Os fragmentos, aos quais me referi anteriormente, são entradas nesse diário. Pelo que li superficialmente, esses fragmentos geralmente são agrupados em 3 fases da produção do Fernando Pessoa. Essas fases diferem em temática. Fiz questão de não ler mais para poder escrever minhas próprias impressões.
A orelha da edição que li fala em *inquietude* e realmente há um bocado disso (o nome do livro é *do desassossego*, afinal), mas, tentando ser um pouco mais especifico, o tema que mais me impactou foi o da solidão e isolamento.
Nem tanto pela dificuldade de se conectar a outrem, mas pela futilidade da tentativa, pela impossibilidade de se ligar a outrem. Para Soares, só temos a nossa percepção, nossas sensações, da realidade. Tudo está atrás das lentes dos nossos sentidos e interpretação, portanto "realidade" é apenas uma sensação nossa.
Ter uma vida introspectiva diversa, sonhar ricamente, é mais importante do que qualquer outra coisa porque no fim nossos sonhos são as únicas coisas que realmente temos. Aspirar a mais do que isso é fútil. Tudo mais causa um tédio existencial profundo. Só temos nosso mundo interno, mais nada.

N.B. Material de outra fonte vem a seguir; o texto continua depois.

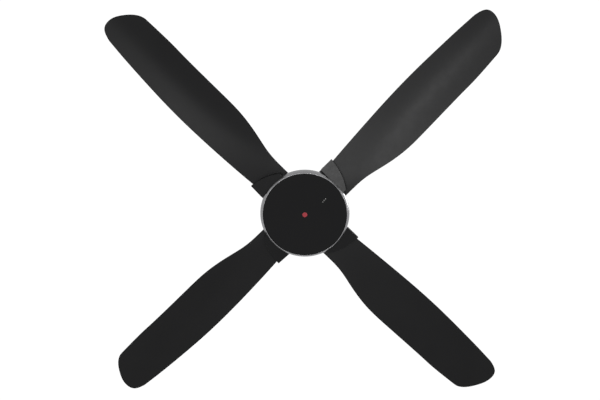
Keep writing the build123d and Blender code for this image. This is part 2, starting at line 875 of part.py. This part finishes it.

Abaixo deixo um fragmento que julgo exemplificar bem isso. É um trecho sobre amor que conheci ainda durante o Ensino Médio:
Nunca amamos alguém. Amamos, tão-somente, a ideia que fazemos de alguém. É um conceito nosso – em suma, é a nós mesmos – que amamos.
Isto é verdade em toda a escala do amor. No amor sexual buscamos um prazer nosso dado por intermédio de um corpo estranho. No amor diferente do sexual, buscamos um prazer nosso dado por intermédio de uma ideia nossa. O onanista é abjeto, mas, em exata verdade, o onanista é a perfeita expressão lógica do amoroso. É o único que não disfarça nem se engana.

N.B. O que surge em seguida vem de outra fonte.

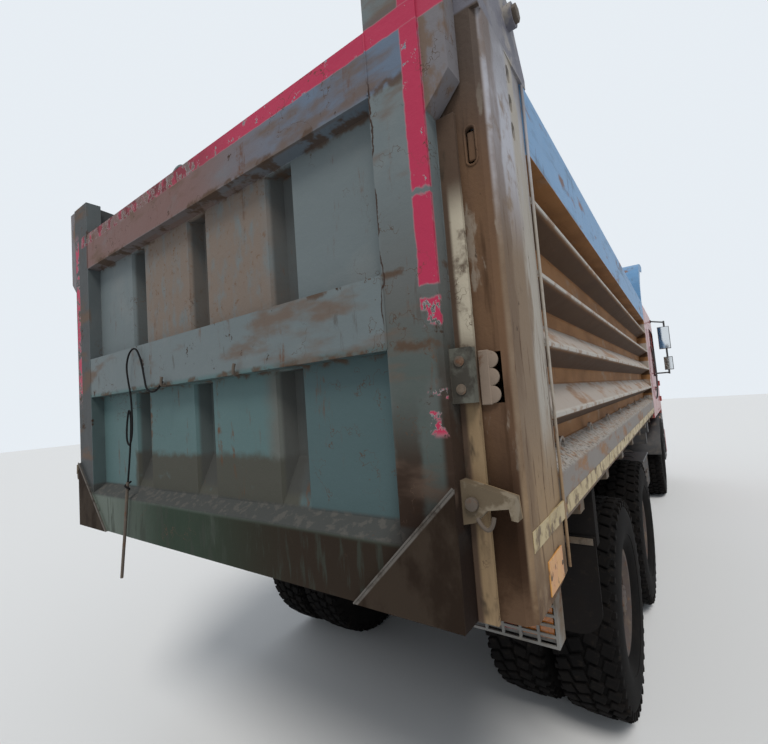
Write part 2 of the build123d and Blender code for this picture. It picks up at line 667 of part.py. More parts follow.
def cab_front():
    inner = [(y + CAB_T, z) for y, z in reversed(CAB_NOSE)]
    panel = prism_x(CAB_NOSE + inner, -CAB_HALF_W, CAB_HALF_W)
    y0, y1 = CAB_FACE_Y - 1, CAB_FACE_Y + 295
    panel -= block(-SCREEN_HALF_W, SCREEN_HALF_W, y0, y1, SCREEN_LOW_Z, SCREEN_HIGH_Z)
    for slat in range(GRILLE_SLOTS):
        z = CAB_FRONT_BOTTOM_Z + 150 + GRILLE_PITCH * slat
        panel -= block(-GRILLE_HALF_W, GRILLE_HALF_W, y0, y1, z, z + 40)
    return panel


def cab_roof():
    inner = [(CAB_BACK_Y, CAB_ROOF_Z - CAB_T)] + CAB_BROW[::-1]
    return prism_x(CAB_ROOF_LINE + inner, -CAB_HALF_W, CAB_HALF_W)


def cab_back():
    wall = block(-CAB_HALF_W + CAB_T, CAB_HALF_W - CAB_T, CAB_BACK_Y - CAB_T, CAB_BACK_Y,
                 CAB_FLOOR_Z, CAB_ROOF_Z - CAB_T)
    window = block(-REAR_WINDOW_HALF_W, REAR_WINDOW_HALF_W, CAB_BACK_Y - CAB_T, CAB_BACK_Y, *REAR_WINDOW_Z)
    return wall - cab_roof() - window


def cab_floor():
    floor = block(-CAB_HALF_W + CAB_T, CAB_HALF_W - CAB_T, CAB_FACE_Y + 90, CAB_BACK_Y - CAB_T,
                  CAB_FLOOR_Z, CAB_FLOOR_Z + CAB_FLOOR_T)
    tunnel = block(-350, 350, CAB_FACE_Y + 495, CAB_BACK_Y - 270,
                   CAB_FLOOR_Z + CAB_FLOOR_T, CAB_FLOOR_Z + 230)
    arm = prism_x([(TILT_Y - 25, TILT_Z + 30), (TILT_Y + 60, CAB_FLOOR_Z), (TILT_Y + 300, CAB_FLOOR_Z),
                   (TILT_Y + 40, TILT_Z - 10)], TILT_ARM_X, TILT_ARM_X + TILT_ARM_T)
    arm += bar_x(TILT_ARM_X, TILT_ARM_X + TILT_ARM_T, TILT_Y, TILT_Z, 42)
    arm -= bar_x(TILT_ARM_X, TILT_ARM_X + TILT_ARM_T, TILT_Y, TILT_Z, TILT_SHAFT_R + TILT_CLEARANCE)
    return floor + tunnel + both_sides(arm)


# (y, z) corners of the door, from its front lower corner
DOOR_OUTLINE = [(DOOR_FRONT_Y, DOOR_BOTTOM_Z), (DOOR_FRONT_Y, 1790), (DOOR_FRONT_Y + 175, CAB_ROOF_Z - 280),
                (DOOR_FRONT_Y + 255, CAB_ROOF_Z - 220), (DOOR_REAR_Y, CAB_ROOF_Z - 210),
                (DOOR_REAR_Y, DOOR_BOTTOM_Z)]
WINDOW_OUTLINE = [(DOOR_FRONT_Y + 70, 1850), (DOOR_FRONT_Y + 217, CAB_ROOF_Z - 340),
                  (DOOR_FRONT_Y + 265, CAB_ROOF_Z - 290), (DOOR_REAR_Y - 80, CAB_ROOF_Z - 280),
                  (DOOR_REAR_Y - 80, 1850)]


def grown(outline, by):
    """The face inside an outline of corners, drawn as (x, y), and moved outwards by a distance."""
    loop = Polyline(*[(y, z, 0) for y, z in outline], close=True)
    return offset(make_face(loop), amount=by, kind=Kind.INTERSECTION).faces()[0]


def face_prism_x(face, x0, x1):
    """A face drawn in (y, z) as (x, y), stood up and drawn out from x0 to x1."""
    upright = Plane(origin=(x0, 0, 0), x_dir=(0, 1, 0), z_dir=(1, 0, 0)) * face
    return extrude(upright, amount=x1 - x0, dir=(1, 0, 0))


def cab_side():
    x0, x1 = CAB_HALF_W - CAB_T, CAB_HALF_W
    outline = [(CAB_FACE_Y + CAB_T + 45, CAB_FLOOR_Z), (CAB_FACE_Y + CAB_T, 1300), (CAB_FACE_Y + CAB_T, 1760)]
    outline += CAB_BROW + [(CAB_BACK_Y, CAB_ROOF_Z - CAB_T), (CAB_BACK_Y, CAB_FLOOR_Z)]
    panel = prism_x(outline, x0, x1)
    panel -= face_prism_x(grown(DOOR_OUTLINE, DOOR_GAP), x0, x1)
    for z in HINGE_Z:
        panel += bar_z(z - 30, z + 60, HINGE_X, HINGE_Y, HINGE_PIN_R)
        panel += block(x1, HINGE_X, HINGE_Y - 40, HINGE_Y - 3, z + 31, z + 60)
        panel += bar_z(z + 31, z + 60, HINGE_X, HINGE_Y, HINGE_R)
    return panel


def door():
    x0, x1 = CAB_HALF_W - CAB_T, CAB_HALF_W
    leaf = prism_x(DOOR_OUTLINE, x0, x1) - prism_x(WINDOW_OUTLINE, x0, x1)
    handle = block(x1, x1 + 22, DOOR_REAR_Y - 190, DOOR_REAR_Y - 60, 1640, 1666)
    handle -= block(x1, x1 + 12, DOOR_REAR_Y - 170, DOOR_REAR_Y - 80, 1640, 1666)
    leaf += handle
    for z in HINGE_Z:
        leaf += block(x1, HINGE_X, HINGE_Y + 4, HINGE_Y + 50, z - 30, z + 30)
        leaf += bar_z(z - 30, z + 30, HINGE_X, HINGE_Y, HINGE_R)
        leaf -= bar_z(z - 30, z + 30, HINGE_X, HINGE_Y, HINGE_PIN_R + HINGE_CLEARANCE)
    return leaf


def door_glass():
    middle = CAB_HALF_W - CAB_T / 2
    return prism_x(WINDOW_OUTLINE, middle - GLASS_T / 2, middle + GLASS_T / 2)


def cab_glass():
    """Windscreen in the raked front panel, and the rear window."""
    slope = (CAB_NOSE[3][0] - CAB_NOSE[2][0]) / (CAB_NOSE[3][1] - CAB_NOSE[2][1])
    low_z, high_z = SCREEN_LOW_Z, SCREEN_HIGH_Z
    y_low = CAB_NOSE[2][0] + slope * (low_z - CAB_NOSE[2][1]) + 18
    y_high = CAB_NOSE[2][0] + slope * (high_z - CAB_NOSE[2][1]) + 18
    pane = [(y_low, low_z), (y_high, high_z), (y_high + GLASS_T, high_z), (y_low + GLASS_T, low_z)]
    screen = prism_x(pane, -SCREEN_HALF_W, SCREEN_HALF_W)
    middle = CAB_BACK_Y - CAB_T / 2
    y0, y1 = middle - GLASS_T / 2, middle + GLASS_T / 2
    return screen + block(-REAR_WINDOW_HALF_W, REAR_WINDOW_HALF_W, y0, y1, *REAR_WINDOW_Z)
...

As relações entre uma alma e outra, através de coisas tão incertas e divergentes como as palavras comuns e os gestos que se empreendem, são matéria de estranha complexidade. No próprio ato em que nos conhecemos, nos desconhecemos. Dizem os dois "amo-te" ou pensam-no e sentem-no por troca, e cada um quer dizer uma ideia diferente, uma vida diferente, até, porventura, uma cor ou um aroma diferente, na soma abstrata de impressões que constitui a atividade da alma.
Estou hoje lúcido como se não existisse. O meu pensamento é em claro como um esqueleto, sem os trapos carnais da ilusão de exprimir. E estas considerações, que formo e abandono, não nasceram de coisa alguma – de coisa alguma, pelo menos, que me esteja na plateia da consciência.
Talvez aquela desilusão do caixeiro de praça com a rapariga que tinha, talvez qualquer frase lida nos casos amorosos que os jornais transcrevem dos estrangeiros, talvez até uma vaga náusea que trago comigo e me não expeli fisicamente…
Disse mal o escoliasta de Virgílio. É de compreender que sobretudo nos cansamos. Viver é não pensar.
Há mais na obra do que citei acima, mas essas temáticas foram as que mais me marcaram, pelo menos nessa 1ª leitura.
Odeio dar notas para as coisas, nunca fiz isso em nenhuma impressão de leitura que já escrevi aqui, mas se eu o fizesse, o *Livro do Desassossego* receberia nota máxima. 10/10, tanto pelo conteúdo quanto pelo estilo. Recomendo fortemente.
[^1]: Trecho de carta de Fernando Pessoa a Adolfo Casais Monteiro, de 13 de janeiro de 1935. O grifo é meu.